During the manual augmentation, both correcting the scene graphs and adding background knowledge were found challenging. Regarding the scene graphs, memes contain complex information and images, which made the correction of objects difficult for the evaluators (see Subsection 5.1). Background knowledge for specific entities was also difficult to add for three main reasons: 1. the evaluators may not know the person depicted in the image, 2. many memes were screenshots of posts, so there was no actual visual information, and 3. meme texts often refer to entities that are not shown in the image. This resulted in detecting entities for only 409 memes out of 743. The automatic entity detection, on the other hand, was based on the text, which assisted in overcoming the three aforementioned challenges and extracted entities for all the memes.

Regarding the automatic augmentation based on the entities detected by the NER model, the main challenge consists of linking the detected entities to the knowledge base. Even though the model managed to extract entities from all the texts showing that we can obtain rich information, linking them to the knowledge base was not easy.

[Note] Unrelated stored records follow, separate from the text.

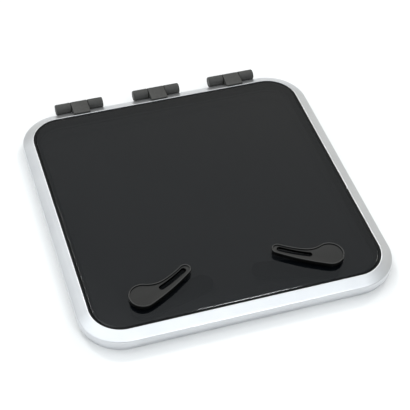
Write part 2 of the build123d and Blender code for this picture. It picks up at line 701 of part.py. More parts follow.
def make_lock_small_pieces():
    """Seals, washers and screws of the locks."""
    centre = (-LOCK_X, LOCK_Y)
    outer_seal = flat_ring(centre, HATCH_TOP, SEAL_THICK, THREAD_RADIUS, OUTER_SEAL_RADIUS)
    save_pair(outer_seal, "lock_outer_seal")
    inner_seal = flat_ring(centre, PANE_BOTTOM - SEAL_THICK, SEAL_THICK, THREAD_RADIUS, INNER_SEAL_RADIUS)
    save_pair(inner_seal, "lock_inner_seal")
    spring_bore = SPINDLE_RADIUS + RUN_CLEARANCE
    spring = flat_ring(centre, INNER_HUB_TOP, SPRING_WASHER_THICK, spring_bore, SPRING_WASHER_RADIUS)
    save_pair(spring, "spindle_spring_washer")
    washer_bottom = SCREW_POCKET_TOP - M5_WASHER_THICK
    washer = flat_ring(centre, washer_bottom, M5_WASHER_THICK, M5_HOLE_RADIUS, M5_WASHER_RADIUS)
    save_pair(washer, "handle_washer")
    head_thick = washer_bottom - INNER_BOTTOM
    screw = socket_screw(
        lock_plane(washer_bottom), M5_HEAD_RADIUS, head_thick, M5_CORE_RADIUS, M5_SCREW_TOP - washer_bottom
    )
    save_pair(screw, "handle_screw")


make_base_frame()
make_keepers()
make_lid_frame()
make_pane()
make_pane_sealant()
make_lid_gasket()
make_hinges()
make_outer_handles()
make_spindles()
make_spindle_seals()
make_inner_handles()
make_lock_bushes()
make_lock_nuts()
make_lock_small_pieces()
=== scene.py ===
"""Looks of the deck hatch: its visible pieces as numpy surfaces, their finishes, the light and the camera.

Shapes are worked out in millimetres, in the frame's own axes (+Z up from the deck, +Y towards
the hinges), and turned to metres when they become meshes. The room is in metres throughout.
"""

import json
import math
import bmesh
import bpy
import numpy as np
from mathutils import Matrix, Vector


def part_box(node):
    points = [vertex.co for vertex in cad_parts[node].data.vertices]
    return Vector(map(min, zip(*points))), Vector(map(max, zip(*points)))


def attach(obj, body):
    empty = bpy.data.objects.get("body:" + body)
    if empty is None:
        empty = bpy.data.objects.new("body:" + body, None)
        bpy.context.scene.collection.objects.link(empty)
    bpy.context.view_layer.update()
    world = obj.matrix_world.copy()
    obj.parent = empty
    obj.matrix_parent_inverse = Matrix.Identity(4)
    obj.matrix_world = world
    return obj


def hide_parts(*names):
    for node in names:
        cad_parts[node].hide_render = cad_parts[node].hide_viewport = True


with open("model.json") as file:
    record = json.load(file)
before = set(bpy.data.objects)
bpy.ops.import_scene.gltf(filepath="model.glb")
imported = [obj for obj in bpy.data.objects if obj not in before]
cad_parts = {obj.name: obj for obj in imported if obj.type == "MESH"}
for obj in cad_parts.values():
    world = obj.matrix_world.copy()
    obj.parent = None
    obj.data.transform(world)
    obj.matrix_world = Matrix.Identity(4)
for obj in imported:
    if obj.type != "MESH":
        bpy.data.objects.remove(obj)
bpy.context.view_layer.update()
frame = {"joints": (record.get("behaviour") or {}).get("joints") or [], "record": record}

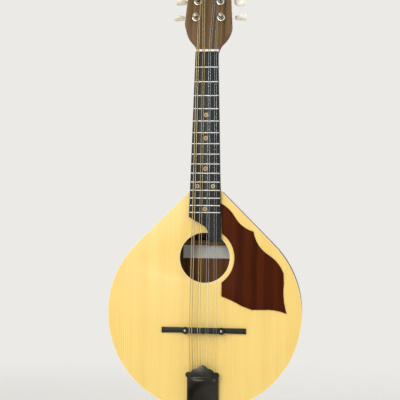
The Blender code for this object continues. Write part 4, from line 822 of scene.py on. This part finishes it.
def build_bridge():
    foot_y = GLUE_Y - 4.3 * MM
    foot = copy_of("bridge_base")
    studs = [face for face in foot.faces if face.calc_center_median().y < foot_y - 0.3 * MM]
    bmesh.ops.delete(foot, geom=studs, context="FACES")
    close(foot)
    join_flats(foot)
    face_out(foot)
    soften(foot, 0.4 * MM)
    settle("bridge_foot", foot, "bridge", "bridge", ["bridge_base"])

    end_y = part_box("bridge_base")[0].y
    studs = []
    for side in SIDES:
        x, _, z = JOINTS[f"wheel_{side}_turn"]["pos_m"]
        studs.append(bar(1.5 * MM, (x, end_y, z), (x, foot_y + 1.0 * MM, z), 24))
    studs = merged(studs)
    soften(studs, 0.25 * MM, 60.0)
    settle("bridge_studs", studs, "post", "bridge", ["bridge_base"], 40.0)
    dressed("bridge_saddle", "bridge", "saddle", 0.3 * MM)

    bore, flat = 1.8 * MM, WHEEL_RADIUS - 0.3 * MM
    for side in SIDES:
        node = f"thumbwheel_{side}"
        low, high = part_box(node)
        half = (high.y - low.y) / 2
        rim = half - 0.25 * MM
        upper = [(bore, half), (flat, half), (WHEEL_RADIUS, rim)]
        wheel = lathe([*upper, *[(radius, -height) for radius, height in reversed(upper)]], WHEEL_STEPS)
        # Every second row of the rim is sunk, for the knurling
        for vert in wheel.verts:
            step = round(math.atan2(vert.co.y, vert.co.x) / (2 * math.pi) * WHEEL_STEPS)
            if step % 2 and vert.co.xy.length > WHEEL_RADIUS - 0.1 * MM:
                vert.co.xy *= 0.95
        move(wheel, joint_frame(f"wheel_{side}_turn"))
        settle(f"{node}_knurled", wheel, "black", f"wheel_{side}", [node], 30.0)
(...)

Many times the entities appear in the text with only their first name, e.g., “Hillary”, or their first and last name concatenated, e.g., “donaldtrump”, or are detected alongside some other word, e.g., “green Bernie”. When these entities are searched for in the knowledge base, the results might not be accurate and contain data entries for many entities from which we choose the first as the most related one. However, this can lead to adding a link to the wrong entity.